My husband interviewed for a position he could not refuse in December so the home that I have blogged about up until then was put on the market and sold in March. In April, we relocated from Illinois to Georgia.

New home, new “adventures”…

We were warned the heat was terrible. The heat ain’t got nothin’ on all of the critters. Giant critters.

After finding a wolf spider with a 4″ leg spread in the garage, my husband declared that we needed to burn our (new) house down…

Burn, it did. The very next day.

My kids were unpacking our dining room while standing in a sea of packing paper. My daughter flipped on the light switch and a surge caused a chandelier bulb to explode, the filament causing the paper to catch on fire. The whole room went up; fast. I started grabbing the burning papers and running them out to our concrete front porch in an attempt to keep the house from burning down. As soon as the burning handful of papers hit the porch, the wind picked up and they blew into our landscaping. Here in Georgia, they use “pine straw” for mulch. Pine straw is dried out pine needles…you can see where I’m going here…

Inside on fire; outside on fire.

I fought the fires for 17 minutes with a garden hose strung through my house.
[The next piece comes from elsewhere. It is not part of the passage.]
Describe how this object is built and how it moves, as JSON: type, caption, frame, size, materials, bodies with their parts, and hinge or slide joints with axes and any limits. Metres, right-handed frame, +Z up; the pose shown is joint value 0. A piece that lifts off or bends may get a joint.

I’m happy to report, I won. I received third degree burns on my left arm and first degree on my right, but my house was saved.

That was May 1st. Five days after signing on the dotted line.

Our new home suffered $50k in damages; mostly smoke related. Flame damage was confined to the dining/entry areas and landscaping. We are VERY lucky. We get a full house repaint out of the deal which means I need to get busy finalizing paint colors. Shouldn’t be too hard with the limited choices Sherwin Williams offers. *sarcasm*

So, the blog will now be covering my new home projects with a bit of a longer list than originally intended. 

Welcome to Georgia. 

Thanks for coming along!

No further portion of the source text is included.